◆ WORK TO BE COMPLETED ◆
Check each line of the material below, and copy it if it holds the string "joints".

◆ INFORMATION SHOWN ◆
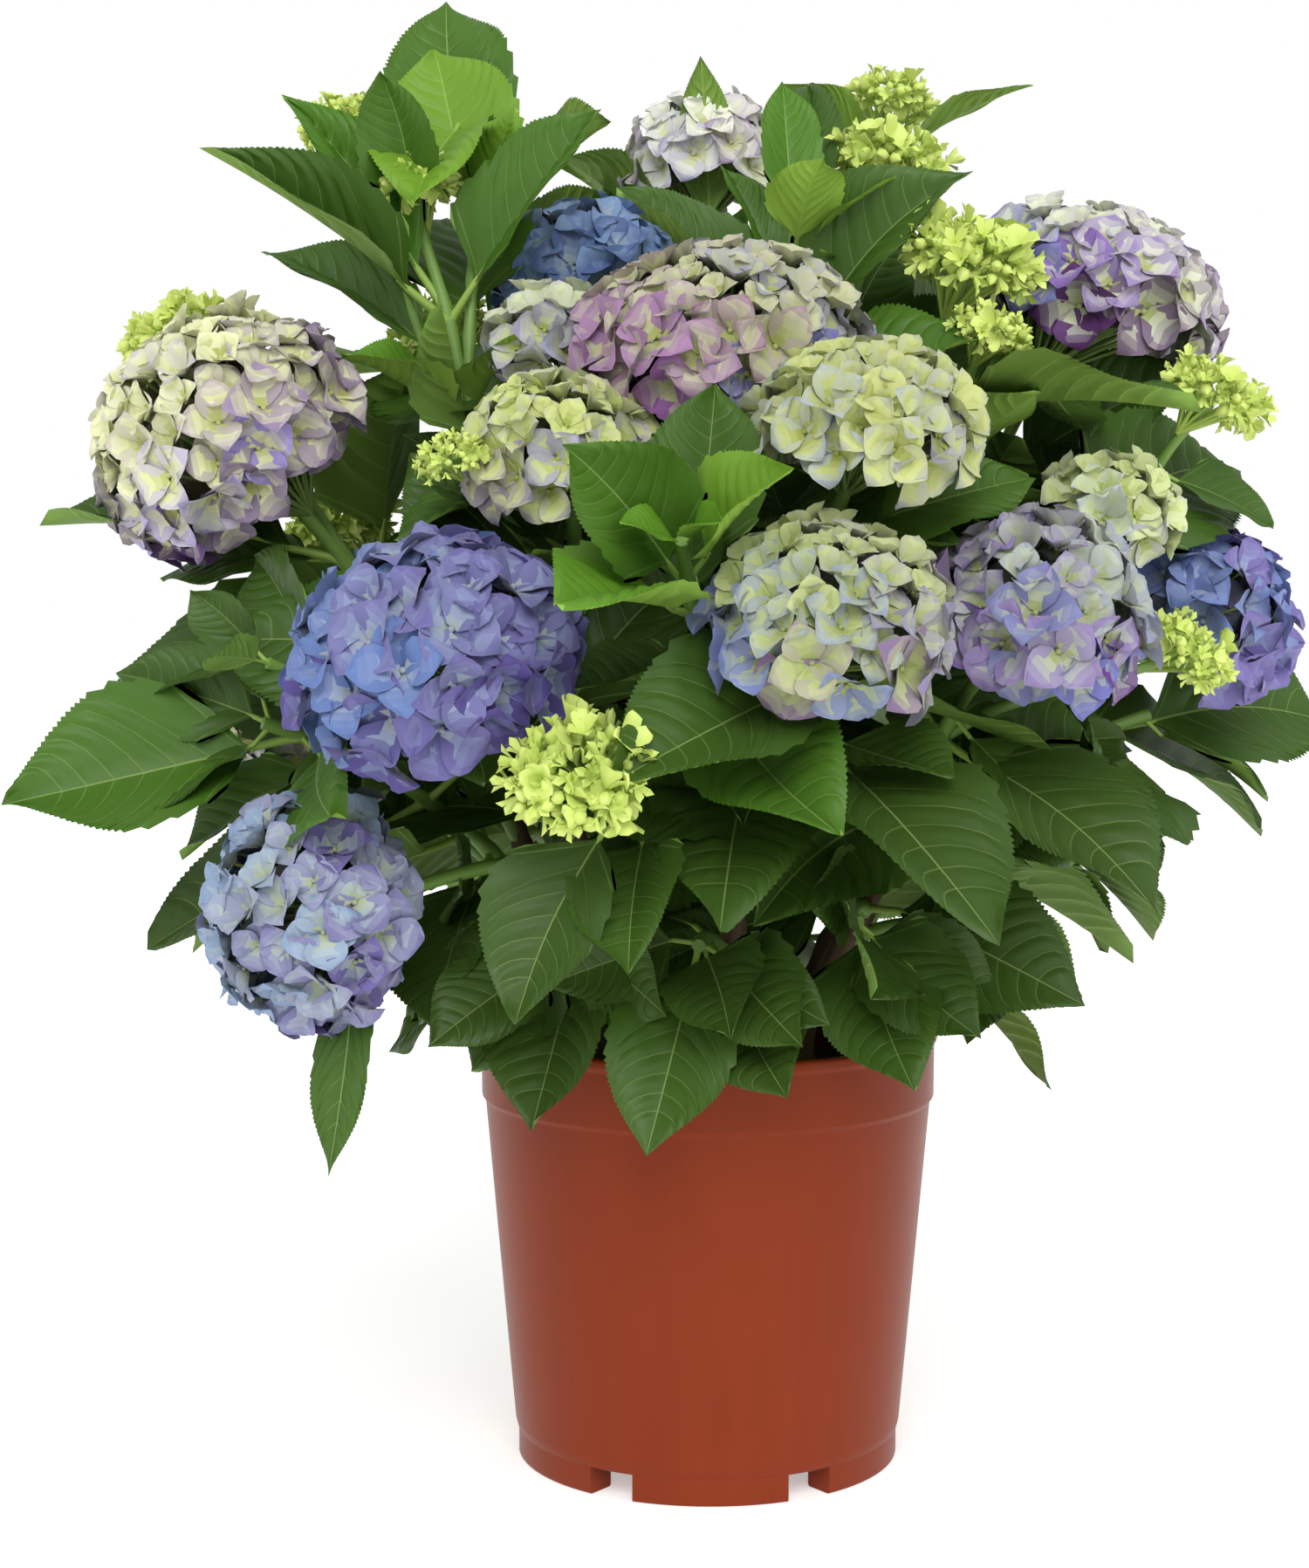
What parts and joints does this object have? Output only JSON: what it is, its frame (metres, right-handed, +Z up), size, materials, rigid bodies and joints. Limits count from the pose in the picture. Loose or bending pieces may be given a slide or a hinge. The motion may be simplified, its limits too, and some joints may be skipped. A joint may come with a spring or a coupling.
{
  "type": "potted hydrangea shrub",
  "caption": "Bigleaf hydrangea shrub with mophead blooms and green buds, growing in a round plastic nursery pot with a rim band and feet.",
  "frame": {"origin": "on the pot's axis at the level of the ground under its feet", "axes": "+Z up along the plant's height, which is its longest extent; -Y is the front, as in the picture; +X is to the right"},
  "size_m": [0.6555, 0.5705, 0.7283],
  "materials": {
    "pot": "satin terracotta-coloured plastic",
    "compost": "dark fibrous bark and peat compost",
    "bark": "pale brown peeling bark",
    "foliage": "green leaves with cream, lavender and blue flowers"
  },
  "bodies": {
    "root": {"pot": "pot", "compost": "compost", "cane_1": "bark", "cane_2": "bark", "cane_3": "bark", "cane_4": "bark", "cane_5": "bark", "cane_6": "bark", "cane_7": "bark", "cane_8": "bark", "cane_9": "bark", "cane_10": "bark", "cane_11": "bark", "shoot_left": "foliage", "shoot_top_left": "foliage", "shoot_violet": "foliage", "shoot_low_left": "foliage", "shoot_far_left": "foliage", "shoot_centre": "foliage", "shoot_centre_left": "foliage", "shoot_blue_behind": "foliage", "shoot_pale_behind": "foliage", "shoot_top": "foliage", "shoot_top_centre": "foliage", "shoot_top_buds": "foliage", "shoot_top_right": "foliage", "shoot_right_buds": "foliage", "shoot_yellow": "foliage", "shoot_front_tip": "foliage", "shoot_front": "foliage", "shoot_front_right": "foliage", "shoot_right": "foliage", "shoot_right_cream": "foliage", "shoot_low_buds": "foliage", "shoot_far_right": "foliage", "shoot_skirt_front_left": "foliage", "shoot_skirt_front": "foliage", "shoot_skirt_front_right": "foliage", "shoot_back_low_1": "foliage", "shoot_back_low_2": "foliage", "shoot_back_low_3": "foliage", "shoot_back_low_4": "foliage", "shoot_back_middle_1": "foliage", "shoot_back_middle_2": "foliage", "shoot_back_middle_3": "foliage", "shoot_back_middle_4": "foliage", "shoot_back_upper_1": "foliage", "shoot_back_upper_2": "foliage", "shoot_skirt_1": "foliage", "shoot_skirt_2": "foliage", "shoot_skirt_3": "foliage", "shoot_skirt_4": "foliage", "shoot_skirt_5": "foliage", "shoot_skirt_6": "foliage"}
  },
  "joints": []
}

◆ SOLVED PROBLEM ◆
What parts and joints does this object have? Output only JSON: what it is, its frame (metres, right-handed, +Z up), size, materials, rigid bodies and joints. Limits count from the pose in the picture. Loose or bending pieces may be given a slide or a hinge. The motion may be simplified, its limits too, and some joints may be skipped. A joint may come with a spring or a coupling.
  "joints": []